* **Problem description**
Restate all of the data exactly.
## BEGIN
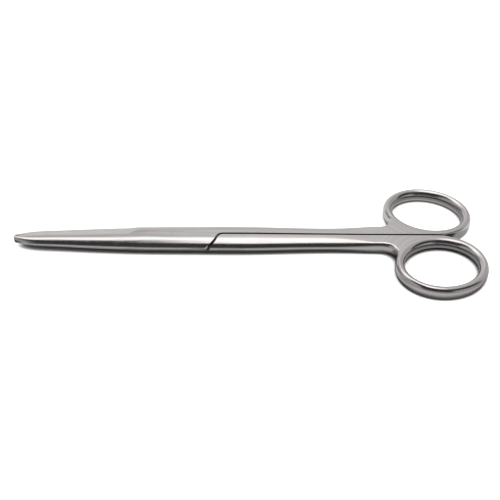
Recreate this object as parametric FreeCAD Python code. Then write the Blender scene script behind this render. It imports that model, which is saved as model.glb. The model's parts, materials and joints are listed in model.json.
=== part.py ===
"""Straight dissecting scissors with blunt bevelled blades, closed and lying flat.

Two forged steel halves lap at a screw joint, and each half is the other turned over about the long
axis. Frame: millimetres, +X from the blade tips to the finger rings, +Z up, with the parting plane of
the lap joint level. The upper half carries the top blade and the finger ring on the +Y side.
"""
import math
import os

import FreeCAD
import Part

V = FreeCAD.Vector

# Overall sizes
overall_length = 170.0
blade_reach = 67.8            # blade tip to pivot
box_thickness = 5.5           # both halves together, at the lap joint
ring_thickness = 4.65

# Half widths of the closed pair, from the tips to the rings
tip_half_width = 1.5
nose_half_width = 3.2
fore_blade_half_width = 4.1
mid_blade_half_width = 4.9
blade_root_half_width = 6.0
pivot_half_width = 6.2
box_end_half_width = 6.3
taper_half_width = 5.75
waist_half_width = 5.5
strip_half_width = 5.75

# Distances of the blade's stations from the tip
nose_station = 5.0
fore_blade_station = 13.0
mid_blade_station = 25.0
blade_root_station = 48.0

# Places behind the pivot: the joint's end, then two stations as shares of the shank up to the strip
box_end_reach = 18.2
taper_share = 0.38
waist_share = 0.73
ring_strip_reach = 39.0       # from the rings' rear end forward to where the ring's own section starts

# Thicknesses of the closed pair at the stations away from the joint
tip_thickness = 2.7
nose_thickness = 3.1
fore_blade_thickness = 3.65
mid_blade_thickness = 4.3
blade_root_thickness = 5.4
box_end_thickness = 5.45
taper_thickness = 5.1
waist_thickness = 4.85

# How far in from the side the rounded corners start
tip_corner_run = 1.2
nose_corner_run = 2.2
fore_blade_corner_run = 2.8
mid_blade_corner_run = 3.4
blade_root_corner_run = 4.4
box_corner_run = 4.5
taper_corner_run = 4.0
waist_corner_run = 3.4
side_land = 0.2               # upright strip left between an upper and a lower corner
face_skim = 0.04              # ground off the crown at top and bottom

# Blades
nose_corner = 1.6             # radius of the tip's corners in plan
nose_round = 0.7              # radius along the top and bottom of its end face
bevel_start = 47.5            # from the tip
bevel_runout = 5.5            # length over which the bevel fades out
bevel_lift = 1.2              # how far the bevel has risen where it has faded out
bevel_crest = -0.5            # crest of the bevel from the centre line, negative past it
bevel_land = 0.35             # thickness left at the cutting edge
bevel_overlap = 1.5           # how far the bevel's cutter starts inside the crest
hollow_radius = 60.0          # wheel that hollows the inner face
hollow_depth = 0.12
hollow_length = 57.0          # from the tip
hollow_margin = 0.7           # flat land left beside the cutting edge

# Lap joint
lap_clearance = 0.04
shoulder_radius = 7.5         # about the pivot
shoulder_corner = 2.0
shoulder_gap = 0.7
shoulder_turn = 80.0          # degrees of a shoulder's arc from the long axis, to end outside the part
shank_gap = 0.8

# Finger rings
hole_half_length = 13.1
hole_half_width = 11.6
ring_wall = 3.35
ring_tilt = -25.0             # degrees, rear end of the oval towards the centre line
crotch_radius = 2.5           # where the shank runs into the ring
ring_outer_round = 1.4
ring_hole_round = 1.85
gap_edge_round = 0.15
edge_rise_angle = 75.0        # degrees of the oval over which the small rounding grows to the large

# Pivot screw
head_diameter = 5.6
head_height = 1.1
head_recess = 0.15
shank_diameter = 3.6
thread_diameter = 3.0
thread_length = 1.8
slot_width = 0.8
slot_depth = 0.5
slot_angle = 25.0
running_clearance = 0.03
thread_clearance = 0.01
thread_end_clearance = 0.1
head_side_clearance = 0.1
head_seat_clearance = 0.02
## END
* **Task result**
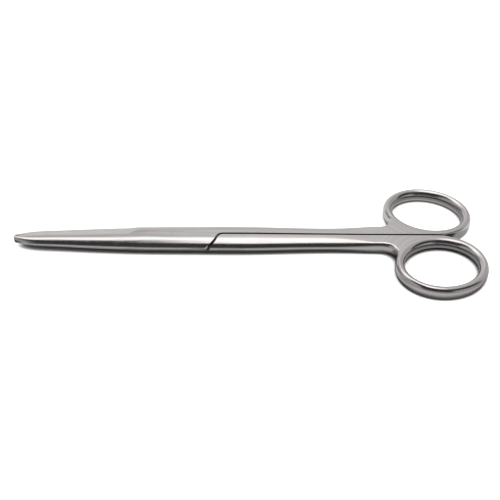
Recreate this object as parametric FreeCAD Python code. Then write the Blender scene script behind this render. It imports that model, which is saved as model.glb. The model's parts, materials and joints are listed in model.json.
=== part.py ===
"""Straight dissecting scissors with blunt bevelled blades, closed and lying flat.

Two forged steel halves lap at a screw joint, and each half is the other turned over about the long
axis. Frame: millimetres, +X from the blade tips to the finger rings, +Z up, with the parting plane of
the lap joint level. The upper half carries the top blade and the finger ring on the +Y side.
"""
import math
import os

import FreeCAD
import Part

V = FreeCAD.Vector

# Overall sizes
overall_length = 170.0
blade_reach = 67.8            # blade tip to pivot
box_thickness = 5.5           # both halves together, at the lap joint
ring_thickness = 4.65

# Half widths of the closed pair, from the tips to the rings
tip_half_width = 1.5
nose_half_width = 3.2
fore_blade_half_width = 4.1
mid_blade_half_width = 4.9
blade_root_half_width = 6.0
pivot_half_width = 6.2
box_end_half_width = 6.3
taper_half_width = 5.75
waist_half_width = 5.5
strip_half_width = 5.75

# Distances of the blade's stations from the tip
nose_station = 5.0
fore_blade_station = 13.0
mid_blade_station = 25.0
blade_root_station = 48.0

# Places behind the pivot: the joint's end, then two stations as shares of the shank up to the strip
box_end_reach = 18.2
taper_share = 0.38
waist_share = 0.73
ring_strip_reach = 39.0       # from the rings' rear end forward to where the ring's own section starts

# Thicknesses of the closed pair at the stations away from the joint
tip_thickness = 2.7
nose_thickness = 3.1
fore_blade_thickness = 3.65
mid_blade_thickness = 4.3
blade_root_thickness = 5.4
box_end_thickness = 5.45
taper_thickness = 5.1
waist_thickness = 4.85

# How far in from the side the rounded corners start
tip_corner_run = 1.2
nose_corner_run = 2.2
fore_blade_corner_run = 2.8
mid_blade_corner_run = 3.4
blade_root_corner_run = 4.4
box_corner_run = 4.5
taper_corner_run = 4.0
waist_corner_run = 3.4
side_land = 0.2               # upright strip left between an upper and a lower corner
face_skim = 0.04              # ground off the crown at top and bottom

# Blades
nose_corner = 1.6             # radius of the tip's corners in plan
nose_round = 0.7              # radius along the top and bottom of its end face
bevel_start = 47.5            # from the tip
bevel_runout = 5.5            # length over which the bevel fades out
bevel_lift = 1.2              # how far the bevel has risen where it has faded out
bevel_crest = -0.5            # crest of the bevel from the centre line, negative past it
bevel_land = 0.35             # thickness left at the cutting edge
bevel_overlap = 1.5           # how far the bevel's cutter starts inside the crest
hollow_radius = 60.0          # wheel that hollows the inner face
hollow_depth = 0.12
hollow_length = 57.0          # from the tip
hollow_margin = 0.7           # flat land left beside the cutting edge

# Lap joint
lap_clearance = 0.04
shoulder_radius = 7.5         # about the pivot
shoulder_corner = 2.0
shoulder_gap = 0.7
shoulder_turn = 80.0          # degrees of a shoulder's arc from the long axis, to end outside the part
shank_gap = 0.8

# Finger rings
hole_half_length = 13.1
hole_half_width = 11.6
ring_wall = 3.35
ring_tilt = -25.0             # degrees, rear end of the oval towards the centre line
crotch_radius = 2.5           # where the shank runs into the ring
ring_outer_round = 1.4
ring_hole_round = 1.85
gap_edge_round = 0.15
edge_rise_angle = 75.0        # degrees of the oval over which the small rounding grows to the large

# Pivot screw
head_diameter = 5.6
head_height = 1.1
head_recess = 0.15
shank_diameter = 3.6
thread_diameter = 3.0
thread_length = 1.8
slot_width = 0.8
slot_depth = 0.5
slot_angle = 25.0
running_clearance = 0.03
thread_clearance = 0.01
thread_end_clearance = 0.1
head_side_clearance = 0.1
head_seat_clearance = 0.02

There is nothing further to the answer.